Chips based on Bulldozer will be scalable across a number of what AMD calls “modules,” better known as cores. The slide above offers a high-level illustration of what a single Bulldozer module looks like, and it’s a pretty fascinating piece of engineering.
On the basic level, a Bulldozer module looks very similar to a single core processor with simultaneous multi-threading (SMT), a technology which Intel famously implemented with the Pentium 4 in a technology still known today in the Core i7 as HyperThreading.
Intel’s implementation of SMT duplicated architectural states—the part of a CPU which holds the condition of a process—but not the execution engine. This allows their processors to maximize execution resources by busying silicon that would otherwise lay idle, or by injecting threads into the pipeline in the event of a stall. In effect, Intel uses SMT to ensure that their processor is always busy crunching data, and today’s operating systems are increasingly intelligent at dispatching threads for this setup.
The “problem” with this implementation of SMT (one execution resource, duplicate registers) is that one instruction window tracks the dispatch, execution and retirement of both threads. It’s the processor equivalent of juggling—one of the balls is eventually going to drop.
Bulldozer puts SMT on steroids and offers a dedicated instruction window to both threads issued to the processor by the OS. The above diagram illustrates this perfectly: A shared frontend (fetch/decode) can receive and dispatch two threads to a pair of independent integer schedulers.
The integer schedulers are associated with their own set of execution pipelines; the general consensus is that they are evenly split between store and ALU operations, but this is not concrete, and would actually reduce single-thread performance with respect to the Phenom II. These execution resources write to their own dedicated chunk of L1 data cache, whereas today’s SMT-enabled cores write the results of both threads to the same L1 data cache.
AMD is calling each execution resource a “core,” making a single Bulldozer module a “dual core” chip; that convention is not explicitly true, but it’s very close. Concurrent thread throughput on Bulldozer should be within arm’s reach of a dual core CPU that does not use SMT.
Both execution blocks share an FPU/SIMD (“FP Scheduler”) with 128-bit FMAC support. Fused multiply-accumulate (FMAC) gives the chip improved floating point precision, and it should give it a leg up on the Phenom II which cannot perform fused multiply-add operations.
A 128-bit FPU is also a natural choice as AMD has announced SSE5 for the Bulldozer, an instruction extension which has several 128-bit multimedia and 3-operand instructions.
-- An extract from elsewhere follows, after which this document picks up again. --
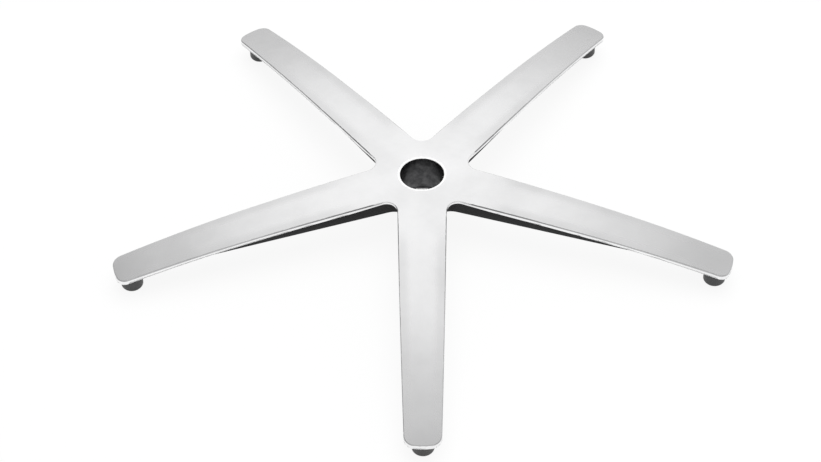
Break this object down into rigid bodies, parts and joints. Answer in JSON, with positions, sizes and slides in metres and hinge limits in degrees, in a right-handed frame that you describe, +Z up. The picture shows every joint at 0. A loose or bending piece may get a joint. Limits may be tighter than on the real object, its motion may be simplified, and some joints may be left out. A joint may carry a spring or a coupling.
{
  "type": "five-star chair base",
  "caption": "Star-shaped polished cast aluminium chair base with a tapered column socket, standing on fixed nylon glides under its arm tips.",
  "frame": {"origin": "centre of the column socket's mouth, on the flat top of the hub", "axes": "+Z up along the column, -Y along the front arm, +X to the right seen from the front"},
  "size_m": [0.6898, 0.6578, 0.0667],
  "materials": {
    "polished_aluminium": "brushed and polished",
    "black_nylon": "moulded, satin",
    "zinc_steel": "zinc plated"
  },
  "bodies": {
    "root": {"base_casting": "polished_aluminium", "glide_front": "black_nylon", "glide_front_right": "black_nylon", "glide_rear_right": "black_nylon", "glide_rear_left": "black_nylon", "glide_front_left": "black_nylon", "stud_front": "zinc_steel", "stud_front_right": "zinc_steel", "stud_rear_right": "zinc_steel", "stud_rear_left": "zinc_steel", "stud_front_left": "zinc_steel"}
  },
  "joints": []
}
Bulldozer’s ability to crunch these instructions in a single cycle continues to be a source of some debate; one camp says the pipes are limited to 2×64 and 4×32, while others claim 1×128 is on tap as well. Fusing the 128-bit FPUs should allow the chip to crunch 256-bit Intel AVX instructions in a minimum of one cycle (if 1×128 is possible), or two cycles if the FPU’s pipes top out at 2×64.
Rounding out the picture, the Bulldozer brings forward the Phenom II’s cache hierarchy by dumping all the pipelines into shared pools of L2 and L3 cache.
Now, we’ll bring it all back to a gentle reminder: Zambezi will contain four of these “dual core” modules for a total of eight cores. Server parts will combine six or eight of them for a total of 12 or 16 cores. That’s up to eight dispatch units putting up to 16 fully independent threads in flight. This kind of thread concurrency simply does not exist on the desktop at this time.
As a bit of a reality check, however, there are some things we just don’t know:
- The instructions per cycle of the dispatch units;
- The depth of the processing pipelines;
- The configuration of the ambiguously-illustrated FPU;
- The pipeline configuration of the integer units;
- and how exactly AMD shares the FPU/SIMD scheduler with two instruction windows.
Until this information tips up, we just can’t know how Bulldozer will stack up against the Phenom II, or Intel’s Sandy Bridge architecture which also arrives in the same time frame. In the interim, we can only admire the genuinely different architecture and speculate over the diagram’s many ambiguities.